= DIRECTION =
Copy out exactly the lines from the first line of the material below through the line containing "Placement = FreeCAD.Placement", and nothing beyond them.

= INFORMATION GIVEN =

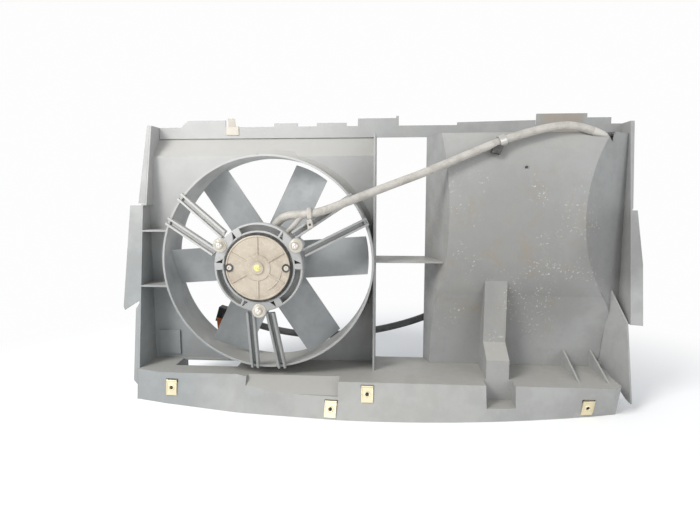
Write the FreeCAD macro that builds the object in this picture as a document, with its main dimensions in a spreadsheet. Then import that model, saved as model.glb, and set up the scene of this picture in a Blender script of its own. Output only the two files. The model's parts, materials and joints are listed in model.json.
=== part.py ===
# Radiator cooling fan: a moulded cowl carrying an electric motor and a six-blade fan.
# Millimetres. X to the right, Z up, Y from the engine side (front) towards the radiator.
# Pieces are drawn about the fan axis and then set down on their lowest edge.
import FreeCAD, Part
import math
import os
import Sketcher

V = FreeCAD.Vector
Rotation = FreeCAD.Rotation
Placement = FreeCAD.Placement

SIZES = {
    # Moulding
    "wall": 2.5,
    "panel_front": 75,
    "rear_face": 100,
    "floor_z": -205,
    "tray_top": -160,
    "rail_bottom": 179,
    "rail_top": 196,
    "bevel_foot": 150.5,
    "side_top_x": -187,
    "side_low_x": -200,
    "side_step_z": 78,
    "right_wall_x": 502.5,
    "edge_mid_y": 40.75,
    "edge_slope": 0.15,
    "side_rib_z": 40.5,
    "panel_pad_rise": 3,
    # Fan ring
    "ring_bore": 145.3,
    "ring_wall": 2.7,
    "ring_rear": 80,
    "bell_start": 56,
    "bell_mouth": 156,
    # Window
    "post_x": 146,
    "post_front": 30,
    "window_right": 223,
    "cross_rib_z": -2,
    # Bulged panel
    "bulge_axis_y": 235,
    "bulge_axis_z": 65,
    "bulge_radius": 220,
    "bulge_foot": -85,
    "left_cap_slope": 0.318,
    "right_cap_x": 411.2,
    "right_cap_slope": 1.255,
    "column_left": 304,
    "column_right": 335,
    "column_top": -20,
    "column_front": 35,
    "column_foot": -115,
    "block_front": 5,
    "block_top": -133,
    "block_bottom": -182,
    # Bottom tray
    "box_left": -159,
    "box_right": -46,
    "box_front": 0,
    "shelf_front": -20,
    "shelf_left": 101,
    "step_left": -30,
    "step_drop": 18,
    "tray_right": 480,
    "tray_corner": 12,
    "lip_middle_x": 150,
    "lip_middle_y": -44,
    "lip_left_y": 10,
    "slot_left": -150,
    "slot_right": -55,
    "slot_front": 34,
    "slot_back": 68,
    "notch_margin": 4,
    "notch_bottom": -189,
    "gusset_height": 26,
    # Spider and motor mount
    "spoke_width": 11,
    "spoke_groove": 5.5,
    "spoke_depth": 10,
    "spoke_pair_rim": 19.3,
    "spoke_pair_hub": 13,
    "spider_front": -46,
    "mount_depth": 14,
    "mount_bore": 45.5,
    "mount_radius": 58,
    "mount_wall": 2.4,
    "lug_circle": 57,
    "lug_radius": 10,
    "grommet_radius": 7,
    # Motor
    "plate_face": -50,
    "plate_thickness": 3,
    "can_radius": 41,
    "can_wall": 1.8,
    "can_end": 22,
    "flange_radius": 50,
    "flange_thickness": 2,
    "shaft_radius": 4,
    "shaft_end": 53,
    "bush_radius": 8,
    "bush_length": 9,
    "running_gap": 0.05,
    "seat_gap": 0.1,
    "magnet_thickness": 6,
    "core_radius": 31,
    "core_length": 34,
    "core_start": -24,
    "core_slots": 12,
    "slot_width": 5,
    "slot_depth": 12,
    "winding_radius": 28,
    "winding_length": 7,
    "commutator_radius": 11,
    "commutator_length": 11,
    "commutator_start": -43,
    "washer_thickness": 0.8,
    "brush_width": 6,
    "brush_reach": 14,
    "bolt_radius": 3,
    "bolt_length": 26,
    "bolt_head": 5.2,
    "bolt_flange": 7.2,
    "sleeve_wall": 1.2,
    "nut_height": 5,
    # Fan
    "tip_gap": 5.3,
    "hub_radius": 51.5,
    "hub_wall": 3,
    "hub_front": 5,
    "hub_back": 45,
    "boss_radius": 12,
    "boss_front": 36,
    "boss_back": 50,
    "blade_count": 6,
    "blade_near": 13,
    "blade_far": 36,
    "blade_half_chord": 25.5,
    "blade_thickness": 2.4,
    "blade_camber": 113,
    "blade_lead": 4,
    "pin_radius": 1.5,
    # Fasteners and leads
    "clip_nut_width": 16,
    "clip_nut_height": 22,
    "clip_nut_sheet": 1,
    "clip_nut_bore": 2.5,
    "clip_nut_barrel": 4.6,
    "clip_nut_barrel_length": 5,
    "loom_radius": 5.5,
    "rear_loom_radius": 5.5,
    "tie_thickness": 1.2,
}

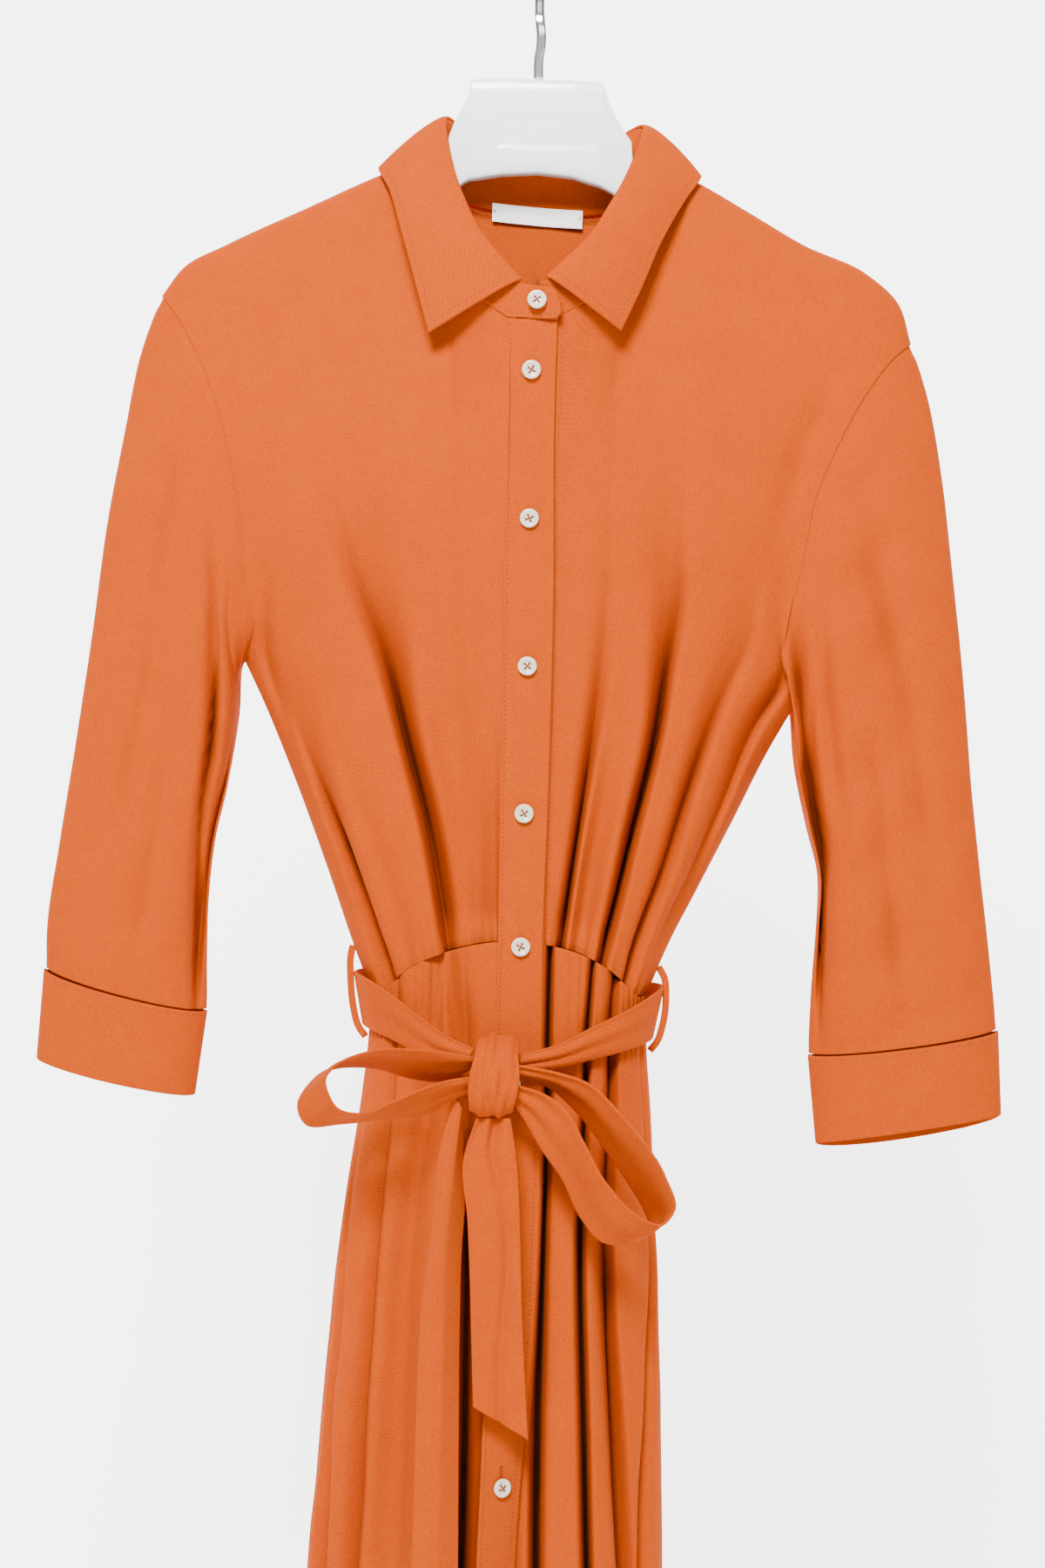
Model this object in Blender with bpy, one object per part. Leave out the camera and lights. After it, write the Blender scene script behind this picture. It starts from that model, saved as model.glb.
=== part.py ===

= OUTPUT =
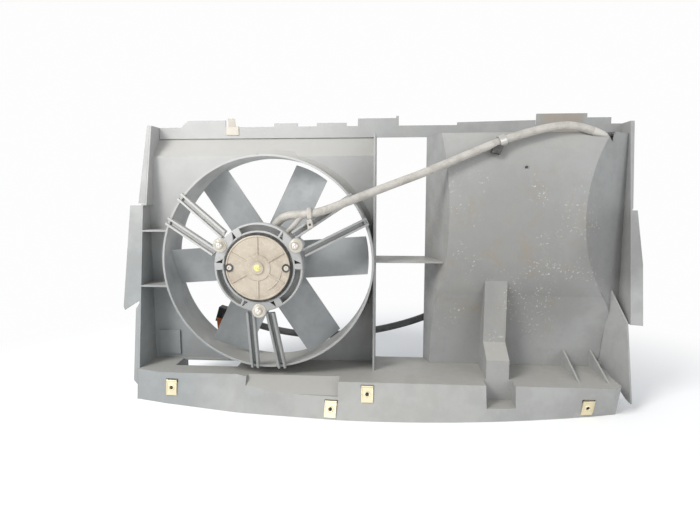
Write the FreeCAD macro that builds the object in this picture as a document, with its main dimensions in a spreadsheet. Then import that model, saved as model.glb, and set up the scene of this picture in a Blender script of its own. Output only the two files. The model's parts, materials and joints are listed in model.json.
=== part.py ===
# Radiator cooling fan: a moulded cowl carrying an electric motor and a six-blade fan.
# Millimetres. X to the right, Z up, Y from the engine side (front) towards the radiator.
# Pieces are drawn about the fan axis and then set down on their lowest edge.
import FreeCAD, Part
import math
import os
import Sketcher

V = FreeCAD.Vector
Rotation = FreeCAD.Rotation
Placement = FreeCAD.Placement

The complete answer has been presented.